→ **WHAT IS NEEDED**
Repeat, exactly, the run of lines that opens with the line containing "mesh.to_mesh(data)" and closes with the line containing "for node in", and leave all other lines out.

---*---

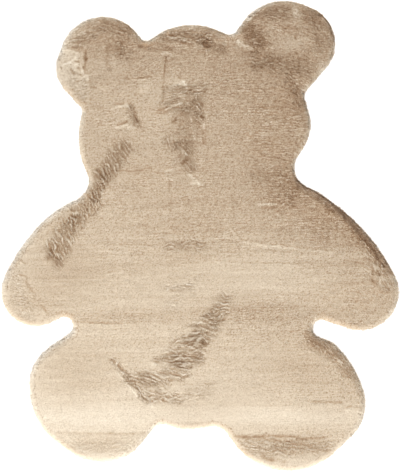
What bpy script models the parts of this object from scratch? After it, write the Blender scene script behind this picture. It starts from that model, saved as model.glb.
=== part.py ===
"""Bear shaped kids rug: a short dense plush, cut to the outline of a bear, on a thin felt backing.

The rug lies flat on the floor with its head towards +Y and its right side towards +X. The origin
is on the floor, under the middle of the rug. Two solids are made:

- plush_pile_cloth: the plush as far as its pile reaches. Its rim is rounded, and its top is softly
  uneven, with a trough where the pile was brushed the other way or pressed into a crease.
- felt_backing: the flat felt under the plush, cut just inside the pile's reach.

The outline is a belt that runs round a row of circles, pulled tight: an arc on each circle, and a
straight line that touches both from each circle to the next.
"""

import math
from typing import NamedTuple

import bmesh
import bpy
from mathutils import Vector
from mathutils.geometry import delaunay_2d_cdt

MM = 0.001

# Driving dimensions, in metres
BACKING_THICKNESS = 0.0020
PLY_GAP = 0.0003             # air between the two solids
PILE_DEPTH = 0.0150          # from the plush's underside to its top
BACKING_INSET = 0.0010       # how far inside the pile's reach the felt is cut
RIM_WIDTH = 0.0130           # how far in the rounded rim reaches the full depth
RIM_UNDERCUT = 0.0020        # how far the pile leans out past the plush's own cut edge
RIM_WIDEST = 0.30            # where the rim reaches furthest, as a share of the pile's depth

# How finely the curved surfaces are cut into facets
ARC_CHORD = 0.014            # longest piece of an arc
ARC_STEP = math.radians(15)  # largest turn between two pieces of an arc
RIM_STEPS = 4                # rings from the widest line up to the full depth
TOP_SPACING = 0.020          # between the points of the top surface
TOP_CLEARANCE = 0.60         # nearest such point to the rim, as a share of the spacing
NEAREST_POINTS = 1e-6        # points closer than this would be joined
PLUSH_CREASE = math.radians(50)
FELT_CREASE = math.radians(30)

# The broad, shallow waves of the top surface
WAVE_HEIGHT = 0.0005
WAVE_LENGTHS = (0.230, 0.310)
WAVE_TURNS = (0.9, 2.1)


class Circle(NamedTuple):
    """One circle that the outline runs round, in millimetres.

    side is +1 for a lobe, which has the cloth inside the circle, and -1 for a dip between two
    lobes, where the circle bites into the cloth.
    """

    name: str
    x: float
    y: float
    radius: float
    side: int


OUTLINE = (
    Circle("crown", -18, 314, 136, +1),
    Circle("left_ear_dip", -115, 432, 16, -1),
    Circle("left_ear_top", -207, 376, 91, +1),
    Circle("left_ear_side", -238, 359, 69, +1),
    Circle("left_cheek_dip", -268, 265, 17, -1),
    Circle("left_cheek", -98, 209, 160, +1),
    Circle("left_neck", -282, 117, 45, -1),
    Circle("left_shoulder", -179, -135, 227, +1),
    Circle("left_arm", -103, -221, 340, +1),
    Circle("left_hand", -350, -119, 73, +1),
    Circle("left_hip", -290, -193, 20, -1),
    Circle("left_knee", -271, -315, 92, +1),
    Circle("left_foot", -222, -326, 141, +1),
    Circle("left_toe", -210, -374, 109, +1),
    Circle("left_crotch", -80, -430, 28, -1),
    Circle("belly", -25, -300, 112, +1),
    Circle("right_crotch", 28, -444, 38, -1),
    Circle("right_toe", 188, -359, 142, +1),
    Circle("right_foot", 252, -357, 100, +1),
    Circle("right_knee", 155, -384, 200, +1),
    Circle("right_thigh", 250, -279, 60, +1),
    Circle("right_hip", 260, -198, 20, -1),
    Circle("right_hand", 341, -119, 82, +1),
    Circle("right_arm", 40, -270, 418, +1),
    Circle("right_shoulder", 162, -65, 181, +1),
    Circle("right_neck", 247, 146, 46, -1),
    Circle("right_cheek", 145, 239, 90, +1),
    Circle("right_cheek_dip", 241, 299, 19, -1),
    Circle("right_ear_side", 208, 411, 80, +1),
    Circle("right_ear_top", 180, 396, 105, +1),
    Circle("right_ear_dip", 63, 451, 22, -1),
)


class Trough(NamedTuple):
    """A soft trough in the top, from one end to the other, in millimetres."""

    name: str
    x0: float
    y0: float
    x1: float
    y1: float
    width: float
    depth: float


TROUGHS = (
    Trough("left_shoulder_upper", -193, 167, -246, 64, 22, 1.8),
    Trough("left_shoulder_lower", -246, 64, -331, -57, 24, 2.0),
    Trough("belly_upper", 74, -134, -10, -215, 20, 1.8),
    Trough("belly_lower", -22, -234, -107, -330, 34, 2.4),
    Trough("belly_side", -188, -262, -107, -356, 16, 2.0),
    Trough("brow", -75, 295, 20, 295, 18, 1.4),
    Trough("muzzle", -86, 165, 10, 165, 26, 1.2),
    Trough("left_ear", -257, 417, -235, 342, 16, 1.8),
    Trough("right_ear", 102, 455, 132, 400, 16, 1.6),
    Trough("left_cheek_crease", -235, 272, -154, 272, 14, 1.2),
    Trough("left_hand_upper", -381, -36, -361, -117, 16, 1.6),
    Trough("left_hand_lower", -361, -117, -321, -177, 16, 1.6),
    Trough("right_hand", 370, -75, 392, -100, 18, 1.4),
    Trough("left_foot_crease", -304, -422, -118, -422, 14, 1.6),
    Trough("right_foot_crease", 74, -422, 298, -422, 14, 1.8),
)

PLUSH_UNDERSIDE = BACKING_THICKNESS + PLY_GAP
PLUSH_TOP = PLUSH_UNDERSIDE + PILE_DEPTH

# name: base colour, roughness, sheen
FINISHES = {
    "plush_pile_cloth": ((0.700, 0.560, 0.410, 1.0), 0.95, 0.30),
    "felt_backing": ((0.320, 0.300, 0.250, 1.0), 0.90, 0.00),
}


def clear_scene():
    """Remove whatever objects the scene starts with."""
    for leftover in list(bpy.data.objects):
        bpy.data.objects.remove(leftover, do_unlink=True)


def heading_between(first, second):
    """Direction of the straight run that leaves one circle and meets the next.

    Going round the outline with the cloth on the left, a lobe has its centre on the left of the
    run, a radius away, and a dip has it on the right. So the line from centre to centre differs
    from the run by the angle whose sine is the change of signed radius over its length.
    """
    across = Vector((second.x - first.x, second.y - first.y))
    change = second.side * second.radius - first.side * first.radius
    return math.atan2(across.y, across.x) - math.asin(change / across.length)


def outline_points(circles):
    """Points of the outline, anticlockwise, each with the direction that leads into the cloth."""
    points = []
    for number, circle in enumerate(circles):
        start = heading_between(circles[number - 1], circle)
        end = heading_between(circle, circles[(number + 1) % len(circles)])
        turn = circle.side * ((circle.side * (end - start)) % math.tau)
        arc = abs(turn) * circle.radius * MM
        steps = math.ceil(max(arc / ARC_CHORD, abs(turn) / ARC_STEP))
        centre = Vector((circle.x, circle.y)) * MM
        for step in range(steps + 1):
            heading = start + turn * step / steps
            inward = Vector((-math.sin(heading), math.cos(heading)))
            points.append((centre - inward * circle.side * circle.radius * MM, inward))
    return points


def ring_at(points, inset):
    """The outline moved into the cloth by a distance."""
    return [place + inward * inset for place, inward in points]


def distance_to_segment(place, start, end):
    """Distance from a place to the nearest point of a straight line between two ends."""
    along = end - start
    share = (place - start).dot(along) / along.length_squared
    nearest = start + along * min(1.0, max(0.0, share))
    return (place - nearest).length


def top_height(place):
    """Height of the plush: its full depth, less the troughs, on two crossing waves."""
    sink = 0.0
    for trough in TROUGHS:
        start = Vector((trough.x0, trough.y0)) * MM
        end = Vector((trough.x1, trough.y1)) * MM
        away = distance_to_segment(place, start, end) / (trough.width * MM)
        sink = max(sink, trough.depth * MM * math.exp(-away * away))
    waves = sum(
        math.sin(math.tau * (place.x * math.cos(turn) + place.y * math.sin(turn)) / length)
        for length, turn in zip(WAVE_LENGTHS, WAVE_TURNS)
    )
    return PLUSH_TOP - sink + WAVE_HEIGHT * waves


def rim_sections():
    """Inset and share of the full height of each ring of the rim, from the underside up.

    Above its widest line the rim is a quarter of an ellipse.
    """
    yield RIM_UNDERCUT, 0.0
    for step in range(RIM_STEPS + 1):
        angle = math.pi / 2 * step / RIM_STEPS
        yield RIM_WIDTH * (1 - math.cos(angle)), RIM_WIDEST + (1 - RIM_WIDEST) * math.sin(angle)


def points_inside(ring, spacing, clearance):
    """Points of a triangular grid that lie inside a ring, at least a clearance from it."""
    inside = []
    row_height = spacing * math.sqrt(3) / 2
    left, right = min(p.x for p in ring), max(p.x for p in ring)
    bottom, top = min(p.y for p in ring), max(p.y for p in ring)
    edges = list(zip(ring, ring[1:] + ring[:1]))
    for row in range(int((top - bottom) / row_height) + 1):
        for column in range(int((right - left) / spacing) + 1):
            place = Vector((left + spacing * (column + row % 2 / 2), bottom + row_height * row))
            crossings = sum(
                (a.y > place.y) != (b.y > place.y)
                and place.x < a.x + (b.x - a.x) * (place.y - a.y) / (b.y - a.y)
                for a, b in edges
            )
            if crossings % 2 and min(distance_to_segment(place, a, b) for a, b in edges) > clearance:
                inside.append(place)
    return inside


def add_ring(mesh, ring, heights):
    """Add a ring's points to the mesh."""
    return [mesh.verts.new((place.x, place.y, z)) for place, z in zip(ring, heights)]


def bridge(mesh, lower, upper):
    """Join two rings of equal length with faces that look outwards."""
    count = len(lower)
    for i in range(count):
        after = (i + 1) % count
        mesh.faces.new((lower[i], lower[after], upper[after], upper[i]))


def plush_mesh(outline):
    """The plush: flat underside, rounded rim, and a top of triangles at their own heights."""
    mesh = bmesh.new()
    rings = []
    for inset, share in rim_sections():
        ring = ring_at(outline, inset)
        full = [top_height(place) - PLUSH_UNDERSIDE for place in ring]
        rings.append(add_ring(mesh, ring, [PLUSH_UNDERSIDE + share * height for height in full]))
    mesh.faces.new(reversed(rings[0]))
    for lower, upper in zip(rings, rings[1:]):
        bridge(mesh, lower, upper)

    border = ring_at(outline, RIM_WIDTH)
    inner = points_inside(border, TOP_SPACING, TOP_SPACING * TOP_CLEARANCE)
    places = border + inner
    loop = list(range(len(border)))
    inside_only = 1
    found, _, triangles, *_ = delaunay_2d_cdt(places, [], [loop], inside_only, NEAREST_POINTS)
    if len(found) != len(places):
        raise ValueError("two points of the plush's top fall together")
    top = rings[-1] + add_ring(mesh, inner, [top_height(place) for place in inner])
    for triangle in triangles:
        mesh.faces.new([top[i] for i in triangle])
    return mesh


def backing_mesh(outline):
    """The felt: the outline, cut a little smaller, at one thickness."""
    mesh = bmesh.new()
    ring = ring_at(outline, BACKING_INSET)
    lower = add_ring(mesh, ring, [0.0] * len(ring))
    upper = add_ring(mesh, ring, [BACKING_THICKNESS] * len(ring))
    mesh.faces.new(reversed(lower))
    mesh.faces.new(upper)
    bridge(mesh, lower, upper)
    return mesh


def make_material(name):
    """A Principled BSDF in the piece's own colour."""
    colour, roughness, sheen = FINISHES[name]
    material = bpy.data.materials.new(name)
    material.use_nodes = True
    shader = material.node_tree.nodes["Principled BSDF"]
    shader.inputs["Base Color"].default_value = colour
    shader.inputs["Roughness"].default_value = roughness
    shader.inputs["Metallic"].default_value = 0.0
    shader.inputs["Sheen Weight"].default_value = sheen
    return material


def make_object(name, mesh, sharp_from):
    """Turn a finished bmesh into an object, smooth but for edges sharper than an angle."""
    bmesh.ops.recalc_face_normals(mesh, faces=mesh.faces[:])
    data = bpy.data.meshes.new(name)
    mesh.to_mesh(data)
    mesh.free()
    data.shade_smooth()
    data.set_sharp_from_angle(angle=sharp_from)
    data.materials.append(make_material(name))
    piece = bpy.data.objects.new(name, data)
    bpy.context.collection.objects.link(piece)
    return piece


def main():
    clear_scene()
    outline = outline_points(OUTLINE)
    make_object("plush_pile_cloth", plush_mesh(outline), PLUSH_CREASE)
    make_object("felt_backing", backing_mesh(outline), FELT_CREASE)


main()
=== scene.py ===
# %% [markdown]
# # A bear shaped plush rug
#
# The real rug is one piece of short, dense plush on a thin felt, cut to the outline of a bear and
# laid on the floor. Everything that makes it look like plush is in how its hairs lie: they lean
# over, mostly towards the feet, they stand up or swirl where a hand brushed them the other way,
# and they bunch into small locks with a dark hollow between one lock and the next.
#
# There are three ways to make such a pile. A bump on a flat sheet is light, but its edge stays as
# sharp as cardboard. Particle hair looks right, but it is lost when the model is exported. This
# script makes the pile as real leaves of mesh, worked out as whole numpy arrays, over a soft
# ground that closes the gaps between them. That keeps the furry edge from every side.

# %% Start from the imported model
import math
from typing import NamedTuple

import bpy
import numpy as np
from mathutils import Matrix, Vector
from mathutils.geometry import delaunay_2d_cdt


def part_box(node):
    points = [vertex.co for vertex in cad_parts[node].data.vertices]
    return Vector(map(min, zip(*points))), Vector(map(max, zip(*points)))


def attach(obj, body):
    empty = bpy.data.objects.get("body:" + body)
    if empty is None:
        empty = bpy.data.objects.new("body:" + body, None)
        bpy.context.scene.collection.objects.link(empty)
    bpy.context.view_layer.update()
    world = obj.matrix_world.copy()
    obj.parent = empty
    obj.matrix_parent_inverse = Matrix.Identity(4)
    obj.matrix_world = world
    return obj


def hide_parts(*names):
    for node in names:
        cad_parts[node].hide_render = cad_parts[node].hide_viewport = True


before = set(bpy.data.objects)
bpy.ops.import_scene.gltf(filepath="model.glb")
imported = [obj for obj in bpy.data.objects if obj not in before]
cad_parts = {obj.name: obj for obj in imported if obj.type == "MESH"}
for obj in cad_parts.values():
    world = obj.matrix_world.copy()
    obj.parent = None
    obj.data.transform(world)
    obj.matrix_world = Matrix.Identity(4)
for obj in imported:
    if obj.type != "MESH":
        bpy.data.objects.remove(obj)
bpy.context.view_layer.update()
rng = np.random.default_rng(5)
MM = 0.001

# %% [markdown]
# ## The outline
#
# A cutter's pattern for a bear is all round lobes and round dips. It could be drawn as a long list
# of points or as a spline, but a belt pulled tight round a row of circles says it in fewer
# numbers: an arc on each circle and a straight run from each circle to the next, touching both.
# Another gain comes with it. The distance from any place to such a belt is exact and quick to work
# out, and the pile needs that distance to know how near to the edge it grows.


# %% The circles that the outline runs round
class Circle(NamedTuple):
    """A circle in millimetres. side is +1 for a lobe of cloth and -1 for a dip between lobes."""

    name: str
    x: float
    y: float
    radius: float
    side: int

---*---

→ **SOLUTION FOR THIS EXERCISE**
    mesh.to_mesh(data)
    mesh.free()
    data.shade_smooth()
    data.set_sharp_from_angle(angle=sharp_from)
    data.materials.append(make_material(name))
    piece = bpy.data.objects.new(name, data)
    bpy.context.collection.objects.link(piece)
    return piece


def main():
    clear_scene()
    outline = outline_points(OUTLINE)
    make_object("plush_pile_cloth", plush_mesh(outline), PLUSH_CREASE)
    make_object("felt_backing", backing_mesh(outline), FELT_CREASE)


main()
=== scene.py ===
# %% [markdown]
# # A bear shaped plush rug
#
# The real rug is one piece of short, dense plush on a thin felt, cut to the outline of a bear and
# laid on the floor. Everything that makes it look like plush is in how its hairs lie: they lean
# over, mostly towards the feet, they stand up or swirl where a hand brushed them the other way,
# and they bunch into small locks with a dark hollow between one lock and the next.
#
# There are three ways to make such a pile. A bump on a flat sheet is light, but its edge stays as
# sharp as cardboard. Particle hair looks right, but it is lost when the model is exported. This
# script makes the pile as real leaves of mesh, worked out as whole numpy arrays, over a soft
# ground that closes the gaps between them. That keeps the furry edge from every side.

# %% Start from the imported model
import math
from typing import NamedTuple

import bpy
import numpy as np
from mathutils import Matrix, Vector
from mathutils.geometry import delaunay_2d_cdt


def part_box(node):
    points = [vertex.co for vertex in cad_parts[node].data.vertices]
    return Vector(map(min, zip(*points))), Vector(map(max, zip(*points)))


def attach(obj, body):
    empty = bpy.data.objects.get("body:" + body)
    if empty is None:
        empty = bpy.data.objects.new("body:" + body, None)
        bpy.context.scene.collection.objects.link(empty)
    bpy.context.view_layer.update()
    world = obj.matrix_world.copy()
    obj.parent = empty
    obj.matrix_parent_inverse = Matrix.Identity(4)
    obj.matrix_world = world
    return obj


def hide_parts(*names):
    for node in names:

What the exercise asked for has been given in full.